The Smith Farm Exhibit


            After the Smith farm, I went forward in time about 75 years to visit the Swan House. Built in 1928, the Swan House was designed by Atlanta architect Philip Trammel Shutze for the Edward H. Inman family, heirs to a cotton brokerage fortune. Like the Smith farm, the house’s furnishings and actors in historic garb allow visitors to observe what life was like for the Inman family during the 1920s and 1930s. In addition to the beautiful interior furnishings, the house has lovely gardens, fountains, and views of the surrounding grounds.

Swan House

Swan front

Swan House Garden

Swan garden

Swan House Fountain

Swan house fountain

            A ticket to the Atlanta History Center also includes admission to the Margaret Mitchell house in Midtown, Atlanta, so later in the week, I went there after work.  I knew very little about Margaret Mitchell’s life, besides the fact that she was the Atlanta author who wrote Gone with the Wind.

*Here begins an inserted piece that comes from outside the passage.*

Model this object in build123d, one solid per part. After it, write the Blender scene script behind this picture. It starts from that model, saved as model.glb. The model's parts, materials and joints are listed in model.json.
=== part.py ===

From my tour, I learned she was a fiery, independent personality and very advanced for her time.  Apparently, she wrote Gone with the Wind because she was confined to her home after breaking her ankle. Her husband tried to keep her entertained by bringing her books from the library, but she was such a fast reader that her husband claimed that besides the reference books, she made it through the library’s entire collection and he had nothing left to bring her. At that point, the story goes, he bought her a typewriter and told her it was time to write her own stories instead of reading those written by others.  I must confess that I have not actually read Gone with the Wind, and that I hated the movie. My mom gave me the movie to watch one day when I was home sick with strep throat. I knew it was a classic, and was pleased that it was a lengthy film that would help me pass the time.  However, I found Scarlett O’Hara to be a narcissistic, flighty, and bitter character and disliked how she spent so much time pining over Ashley. By the end of the film, I agreed with Rhett Butler, I didn’t really care what she did with her life.  However, after learning more about Margaret Mitchell’s life, I am inclined to give the book a chance.  After all, I tend to like books better than their film adaptations.    Apparently, however, Margaret wholeheartedly approved of the film adaptation, besides the fact that Tara, Scarlett O’Hara’s plantation home, was much grander than what she described in the book.  So the jury is still out… Below is a picture of the desk where Margaret wrote most of Gone with the Wind, and answered her fan mail. She liked that the two windows provided her with a lot of natural light and that the radiator on the ceiling kept her warm in the winter.  

Margaret Mitchell’s Desk

MM Desk

            In addition to preserving Margaret Mitchell’s home, the building also has an exhibit on the premiere of Gone with the Wind, which actually took place here in Atlanta on December 15, 1939.  While the film's director and most of the film’s stars were in attendance, sadly, the African-American actors in the film were prevented from attending due to the harsh Jim Crow segregation laws in place.  Notably, Hattie McDaniel, who portrayed Mammy, Scarlett’s house servant, was unable to attend.  Below is a picture of Ms. McDaniel and some letters she wrote to the film’s director, graciously thanking him for including her in the film and its showings in northern states, and remarking on how her involvement in the film had a positive impact on the African-American community. For me, Mammy was one of the few likeable characters in the film; she didn’t buy any of the nonsense Scarlett said and would call her out on her shenanigans. In sum, paying for a ticket to the Atlanta History Center is well worth the cost of admission, and it is not to be missed if one is visiting Atlanta.